My quest for Dalhousie Square took me, among other settings, to the waiting room of a fashionable orthodontist in Waterloo Street, the posh apartment in Queens Park of an ex-chief of the CESC and Andrew Yule, the stuffy drawing room of an ex-secretary in Beniapukur, and the spartan living quarters in Kansaripara of Parameswaran Thankappan Nair, better known as an walking encyclopaedia on anything Calcuttan, whom I woke up long after he had retired.

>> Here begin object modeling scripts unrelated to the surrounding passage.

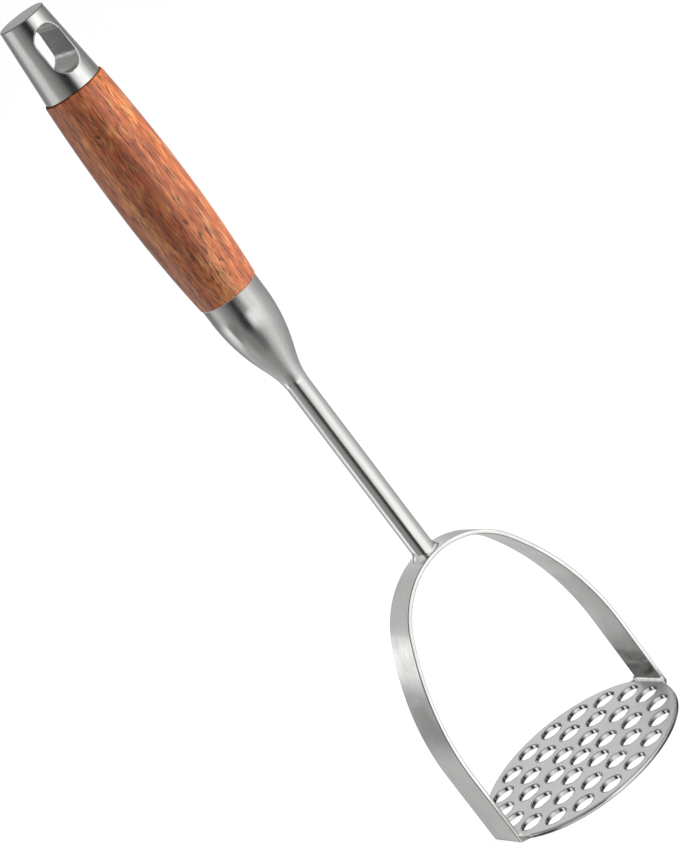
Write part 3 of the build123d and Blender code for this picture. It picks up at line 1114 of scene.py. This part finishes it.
def make_low_ring():
    """A ring of light and dark cards below the floor, seen only in the reflections of the plate's edges."""
    verts = []
    for height in (RING_TOP, RING_BOTTOM):
        for i in range(RING_SEGMENTS):
            angle = 2 * math.pi * i / RING_SEGMENTS
            verts.append((RING_RADIUS * math.cos(angle), RING_RADIUS * math.sin(angle), height))
    ring = finish_mesh("low_card_ring", verts, ring_faces(0, 2, RING_SEGMENTS))
    material, graph, place = new_material("low_cards")
    colour = graph.row(graph.turn(place)[1], RING_ROW)
    graph.finish(graph.node("ShaderNodeEmission", None, Color=colour, Strength=1.0))
    ring.data.materials.append(material)
    ring.visible_camera = False
    ring.visible_diffuse = False
    ring.visible_transmission = False
    ring.visible_volume_scatter = False
    ring.visible_shadow = False


def make_studio():
    """The camera, the light and what stands round the object."""
    bpy.context.scene.view_settings.view_transform = "Standard"
    make_camera()
    make_world()
    make_lamp("key_lamp", azimuth=84, elevation=22, distance_m=1.3, size_m=0.6, power=24.0)
    make_floor()
    make_low_ring()


def make_handle():
    """The stem, the ferrule, the grip and the end cap. Turned pieces are brushed up their length."""
    turned = {"streaks": (3400.0, 3400.0, 70.0), "patches": (160.0, 160.0, 40.0), "depth": 0.0035}
    bar_steel = streaked_steel("satin_bar_steel", roughness=(0.10, 0.17), **turned)
    # The ferrule is a darker copy of the bar steel above its flute, a painted shade
    shaded = {"bright": 0.8, "bright_below": (FERRULE_TIP, OGEE_HEIGHT)}
    sleeve_steel = streaked_steel("satin_sleeve_steel_painted_shade", roughness=(0.12, 0.18), **turned, **shaded)
    # The slot's walls get steel at about half brightness, painted shade in the slot
    wall_steel = streaked_steel(
        "slot_steel_painted_shade", (3000.0, 90.0, 3000.0), (300.0,) * 3, (0.22, 0.3), depth=0.003, bright=0.52
    )
    # Steel at a quarter of its brightness for the cap's top edge and the slot's near left rim, a painted
    # dark reflection
    dark_edge = streaked_steel(
        "cap_edge_painted_reflection", (900.0,) * 3, (300.0,) * 3, (0.25, 0.32), depth=0.002, bright=0.25
    )
    make_stem(bar_steel)
    make_ferrule(sleeve_steel)
    make_grip(rosewood("rosewood"))
    # The end disc is a darker copy of the plate's blasted steel, a painted shade
    make_end_cap([bar_steel, blasted_steel("blasted_disc_painted_shade", 0.53), dark_edge, wall_steel])


def make_head():
    """The plate, the strap and the welds. The strap is brushed along its length, across Y."""
    strap_steel = streaked_steel(
        "brushed_strap_steel", (110.0, 3000.0, 110.0), (120.0,) * 3, (0.22, 0.30), 0.005, dark_feet=True
    )
    # The side faces' steel is polished and also 1.1 times as bright, partly a painted highlight
    edge_steel = streaked_steel(
        "polished_strap_edge_painted_highlight", (160.0, 2600.0, 160.0), (150.0,) * 3, (0.09, 0.14), depth=0.001, bright=1.1
    )
    # The plate's edge lines and the outer parts of its rounds get steel at 0.55 brightness, a painted dark
    # edge reflection
    plate_edge = streaked_steel(
        "plate_edge_painted_reflection", (900.0,) * 3, (300.0,) * 3, (0.25, 0.32), depth=0.002, bright=0.55
    )
    weld = dressed_weld("dressed_weld_steel")
    make_plate(blasted_steel("blasted_plate_steel", 0.97), polished_steel("polished_edge_steel"), plate_edge)
    make_strap(strap_steel, edge_steel, corner_line_steel("strap_corner_painted_reflection"))
    make_neck_weld(neck_weld_steel("brushed_neck_weld"))
    make_foot_weld("dressed_foot_weld_left", "foot_weld_left", -1, weld, strap_steel)
    make_foot_weld("dressed_foot_weld_right", "foot_weld_right", 1, weld, strap_steel)


def main():
    make_studio()
    make_handle()
    make_head()


main()
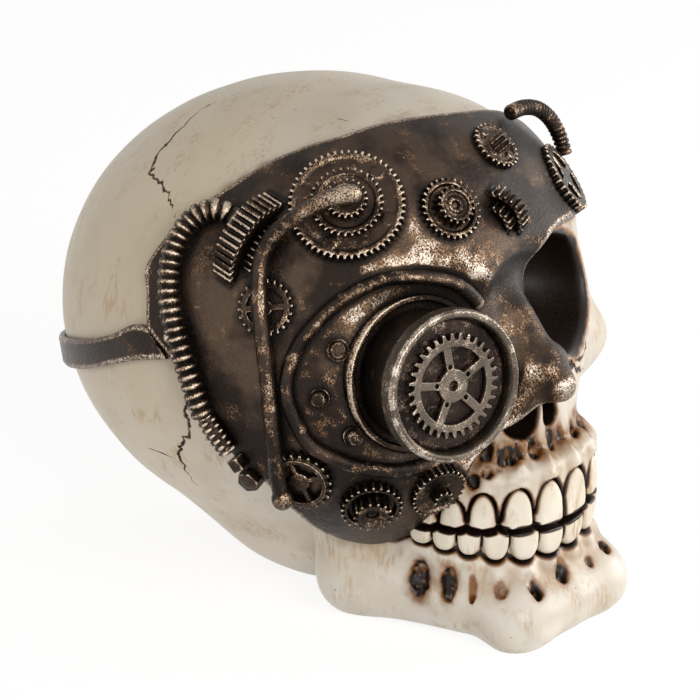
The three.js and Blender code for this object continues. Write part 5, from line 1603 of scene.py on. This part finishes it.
ferruleLine = evenLine(laid(ferruleRoute, tubeSizes["ferrule"]), 0.2)
ferrule = sweepPiece("hoseFerruleCast", ferruleLine, lumpy, 40)
finishRelief(hammer(ferrule), "hose_ferrule", span=0.2)
print("tubes made")

# Eyepiece: collar, waisted barrel, worn rim and the spoked gear on its lens plate

eyeProfiles = {  # turned outlines in millimetres: radius, then height along the eyepiece's axis
    "collar": [(16.6, -21.8), (20.8, -21.8), (20.8, -18.0), (20.2, -17.0), (18.9, -17.0), (18.4, -17.7),
               (18.4, -19.8), (16.6, -19.8)],
    "barrel": [(0, -21.8), (16.2, -21.8), (16.2, -17.2), (16.7, -14), (17.4, -11), (18.3, -7.4),
               (18.7, -6.3), (18.7, -5.3), (0, -5.3)],
    "bezel": [(17.1, -5.0), (19.1, -5.0), (19.5, -4.5), (19.5, -0.9), (18.9, -0.1), (17.9, -0.1),
              (17.45, -0.45), (17.1, -1.4)],
    "plate": [(0, -4.7), (16.75, -4.7), (16.75, -3.3), (16.0, -3.0), (0, -3.0)]}
collar = turnPiece("eyepieceCollarCast", eyeProfiles["collar"], 144, 0.35, 0.6)
finishRelief(placePiece(collar, eyeFrame), "eyepiece_collar", span=0.12)
barrel = turnPiece("eyepieceBarrelCast", eyeProfiles["barrel"], 144, 0.4, 0.6)
finishRelief(placePiece(barrel, eyeFrame), "eyepiece_barrel", maskFinish, "mask", 0.2)
setShare(barrel, "recess", np.zeros(len(barrel.data.vertices)))
bezel = turnPiece("bezelRingCast", eyeProfiles["bezel"], 160, 0.25, 0.5)
finishRelief(hammer(placePiece(bezel, eyeFrame), 0.5), "bezel_ring", rimFinish, "worn_rim", 0.1)
lensPlate = turnPiece("lensPlateCast", eyeProfiles["plate"], 128, 0.3)
finishRelief(hammer(placePiece(lensPlate, eyeFrame), 0.7), "lens_plate", plateFinish, "dark_plate", 0.12)
pinTurns = np.radians(np.arange(5) * 72)
wheel("lens_gear", eyeFrame @ Matrix.Translation((0, 0, -2.65)) @ turnedBy(98, "Z"), {
    "radius": 13.5, "teeth": 32, "depth": 1.7, "base": 0.0, "top": 1.4, "hook": 0.16, "footShare": 0.33,
    "windows": (5, 4.3, 1.9, 2.3),
    "holes": [(1.3, 24)] + [(0.6, 14, 5.0 * math.cos(t), 5.0 * math.sin(t)) for t in pinTurns]},
    rimFinish, "worn_rim")
print("eyepiece made")


# Studs, the bolt, the hose socket and the strap's rivet

studs = [("upper_stud", 53, 12.6, 2.3, 3.0), ("middle_stud", 56.6, 2.6, 2.0, 4.2),
         ("lower_stud", 50, -5.3, 2.0, 4.2)]  # node, longitude, latitude, radius, height
for node, lon, lat, radius, height in studs:
    stud = turnPiece(castName(node), [
        (0, -radius), (radius * 1.3, -radius), (radius * 1.3, radius * 0.25), (radius * 1.02, radius * 0.5),
        (radius, height - radius * 0.75), (radius * 0.8, height - radius * 0.25),
        (radius * 0.4, height - 0.05), (0, height)], 40, 0.35, 0.4)
    finishRelief(hammer(placePiece(stud, frameOn(lon, lat))), node, span=0.12)
hexagon = [(3.2 * math.cos(t), 3.2 * math.sin(t)) for t in np.radians(np.arange(6) * 60 + 15)]
bolt = flatPiece("hexBoltCast", [hexagon], 4.6, 0.35)
bolt.data.transform(Matrix.Translation((0, 0, -2.4 * metre)))
joinMesh(bolt, turnPiece("boltBoss", [(0, 1.9), (1.7, 1.9), (1.7, 2.35), (1.1, 2.6), (0, 2.6)], 32, 0.25))
softenPiece(bolt, 0.2)
finishRelief(hammer(placePiece(bolt, frameOn(72.8, -18.3))), "hex_bolt", span=0.14)
square = [(1.8 * math.cos(t) * 1.4, 1.8 * math.sin(t) * 1.4) for t in np.radians([45, 135, 225, 315])]
block = flatPiece("hoseSocketCast", [square], 5.4, 0.4)
block.data.transform(Matrix.Translation((0, 0, -2.0 * metre)))
softenPiece(block, 0.2)
finishRelief(hammer(placePiece(block, frameOn(74.6, -13.9, spin=35))), "hose_socket", span=0.14)
rivet = turnPiece("strapRivetCast", [(0, -1.5), (1.7, -1.5), (1.7, 0.4), (1.1, 0.9), (0, 1.0)], 32, 0.3)
finishRelief(placePiece(rivet, frameOn(92.6, 10.4)), "strap_rivet", span=0.1)
print("fasteners made")


# Strap: a flat band from one end of the mask round the back of the head to the other

strapSizes = {"thickness": 1.7, "lift": 0.3, "lip": 0.25, "lipAt": 0.86, "edgeDrop": 0.35, "steps": 420}


def strapPiece():
    edges = strapSide + [[360 - a, b, 360 - c, d] for a, b, c, d in strapSide[-2::-1]]
    steps = strapSizes["steps"]
    lower = smoothLine([edge[:2] for edge in edges], steps)
    upper = smoothLine([edge[2:] for edge in edges], steps)
    inside = [reach(bareBone, *(lower * (1 - v) + upper * v).T) for v in (0, 0.5, 1)]
    inside = np.max(inside, axis=0) + strapSizes["lift"]
    kernel = np.hanning(9) / np.hanning(9).sum()
    padded = np.pad(inside, 4, mode="edge")
    inside = np.convolve(padded, kernel, mode="valid")
    section = []
    for a, b, count in (((0, 0), (1, 0), 9), ((1, 0), (1, 1), 4), ((1, 1), (0, 1), 9), ((0, 1), (0, 0), 4)):
        section += [(a[0] + (b[0] - a[0]) * k / count, a[1] + (b[1] - a[1]) * k / count)
                    for k in range(count)]
    points, faces = [], []
    for index in range(steps):
        for v, t in section:
            corner = abs(v - 0.5) * 2
            away = (corner - strapSizes["lipAt"]) / 0.1
            lip = strapSizes["lip"] * math.exp(-away ** 2) if t > 0.5 else 0.0
            drop = strapSizes["edgeDrop"] * max(corner - 0.9, 0) * 10 * (t > 0.5)
            crown = strapSizes["thickness"] * t - drop + lip
            place = lower[index] * (1 - v) + upper[index] * v
            ray = direction(*place)
            points.append(aim + ray * (inside[index] + crown))
    around = len(section)
    for index in range(steps - 1):
        for corner in range(around):
            a = index * around + corner
            b = index * around + (corner + 1) % around
            faces.append((a, b, b + around, a + around))
    faces.append(tuple(range(around))[::-1])
    faces.append(tuple((steps - 1) * around + corner for corner in range(around)))
    piece = makePiece("strapCast", points, faces)
    turnOutwards(piece.data)
    return piece


strap = strapPiece()
markWear(strap, 4, 0.3)
# Wash and painted contact shade where the strap lies within 1.1 mm of the bone
setShare(strap, "wash", np.clip(1 - bareBone(pointsOf(strap)) / 1.1, 0, 1) * 0.7)
finishPiece(strap, "mask", maskFinish, "head_strap")


def shadeUnderRelief():
    # Black wash and painted contact shade stay on the mask where it meets anything that stands on it
    surfacePoints = []
    for piece in reliefPieces:
        p = pointsOf(piece)
        height = maskSkin(p)
        surfacePoints.append(p[(height > -0.2) & (height < 1.2)])
    tree = nearestOf(np.vstack(surfacePoints)[::2])
    p = pointsOf(maskPiece)
    far = np.array([tree.find(point)[2] for point in p])
    setShare(maskPiece, "wash", np.clip(1.1 - far / 1.6, 0, 1) * 0.85)


shadeUnderRelief()
finishPiece(maskPiece, "mask", maskFinish, "mask_plate")
print("strap made and wash laid")

# Light and camera

studioSizes = {"target": (0, -0.02, 0.06), "worldLight": 0.34, "floorHalf": 6.0, "floorColour": "f2f1ef",
               "floorGlow": 1.15, "floorGlowShare": 0.75}
softboxes = [  # name, place in metres, width and height, watts
    ("highFrontSoftbox", (-0.35, -1.0, 0.55), (0.8, 0.45), 7.0),
    ("rightSoftbox", (0.95, -0.62, 0.22), (0.5, 0.6), 8.5),
    ("leftSoftbox", (-1.0, 0.3, 0.3), (0.5, 0.7), 2.3)]


def lightStudio():
    for name, place, size, watts in softboxes:
        lamp = bpy.data.lights.new(name, "AREA")
        lamp.shape = "RECTANGLE"
        lamp.size, lamp.size_y = size
        lamp.energy = watts
        holder = linkPiece(name, lamp)
        holder.location = Vector(place)
        away = Vector(studioSizes["target"]) - Vector(place)
        holder.rotation_euler = away.to_track_quat("-Z", "Y").to_euler()
    world = bpy.data.worlds.new("paleStudio")
    bpy.context.scene.world = world
    world.use_nodes = True
    tree = world.node_tree
    tree.nodes.clear()
    path = addNode(tree, {}, "ShaderNodeLightPath").node.outputs
    seen = addNode(tree, (path["Is Camera Ray"], path["Is Transmission Ray"]), **larger)
    seen = addNode(tree, (seen, path["Is Glossy Ray"]), **larger)
    level = addNode(tree, {"Value": seen, "To Min": studioSizes["worldLight"], "To Max": 1.0},
                    "ShaderNodeMapRange")
    sky = addNode(tree, {"Color": (1, 1, 1, 1), "Strength": level}, "ShaderNodeBackground")
    addNode(tree, {"Surface": sky}, "ShaderNodeOutputWorld")


def paleFloor():
    mesh = bpy.data.meshes.new("studioFloor")
    half = studioSizes["floorHalf"]
    corners = [(-half, -half, 0), (half, -half, 0), (half, half, 0), (-half, half, 0)]
    mesh.from_pydata(corners, [], [(0, 1, 2, 3)])
    floor = linkPiece("studioFloor", mesh)
    finish = bpy.data.materials.new("whiteSweep")
    finish.use_nodes = True
    tree = finish.node_tree
    tree.nodes.clear()
    path = addNode(tree, {}, "ShaderNodeLightPath").node.outputs
    plain = addNode(tree, {"Color": linear(studioSizes["floorColour"])}, "ShaderNodeBsdfDiffuse")
    glow = addNode(tree, {"Color": (1, 1, 1, 1), "Strength": studioSizes["floorGlow"]}, "ShaderNodeEmission")
    seen = addNode(tree, (path["Is Camera Ray"], path["Is Glossy Ray"]), **larger)
    seen = addNode(tree, (seen, studioSizes["floorGlowShare"]), **product)
    mixed = addNode(tree, (seen, plain, glow), "ShaderNodeMixShader")
    addNode(tree, {"Surface": mixed}, "ShaderNodeOutputMaterial")
    mesh.materials.append(finish)


cameraSizes = {"azimuth": -50.5, "elevation": 20.3, "distance": 0.9, "target": (0.0024, -0.0121, 0.0592),
               "sensor": 36, "lens": 36 * 3315 / 700}


def viewpoint():
    azimuth, elevation = math.radians(cameraSizes["azimuth"]), math.radians(cameraSizes["elevation"])
    back = Vector((math.sin(azimuth) * math.cos(elevation), -math.cos(azimuth) * math.cos(elevation),
                   math.sin(elevation)))
    lens = bpy.data.cameras.new("camera")
    lens.sensor_width = cameraSizes["sensor"]
    lens.lens = cameraSizes["lens"]
    lens.clip_start = 0.05
    holder = linkPiece("camera", lens)
    holder.location = Vector(cameraSizes["target"]) + back * cameraSizes["distance"]
    holder.rotation_euler = back.to_track_quat("Z", "Y").to_euler()
    bpy.context.scene.camera = holder


lightStudio()
paleFloor()
viewpoint()
bpy.context.scene.view_settings.view_transform = "Standard"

As in the rest of Calcutta, high and low life coexist in Dalhousie Square today, rarely treading on each other's corns. For neglect has taken down the nose-in-the-air types a peg or two. At Maxim’s in the semi-deserted Great Eastern Hotel, that used to be a hot nightspot, the gigantic mirrors reflect the dark walls. A notice hanging outside the hotel entrance reads: “Everything here is normal as was on 19 Nov 1840. We survive to serve you”.

Newman's is meant for cut-price sari and garment sales. Books, with which it was once synonymous, have taken a back seat quite literally. The building housing the showroom of Cuthbertson & Harper, saddlers since 1837, seems afflicted by a virulent form of dermatitis.

A little further down I came upon a marble plaque: “Federico Peliti — importer of English, French and Italian provisions. Fancy presents and wine merchants.” I knew that this fancy restaurant, where the office crowd used to lunch, was opposite the Raj Bhavan but had no idea that it looked so shabby now. The woodwork of the verandah is falling to pieces. Even Hamilton’s, jeweller of royalty, has turned into a grubby bank, its walls announcing the availability of holiday homes.

In the evening, Old Court House Street is even more forlorn in spite of the clogged roads and pavements choked with thousands of people waiting for buses that never seem to come to take them back home. The darkness hides their desperation. Is that how the empire has struck back?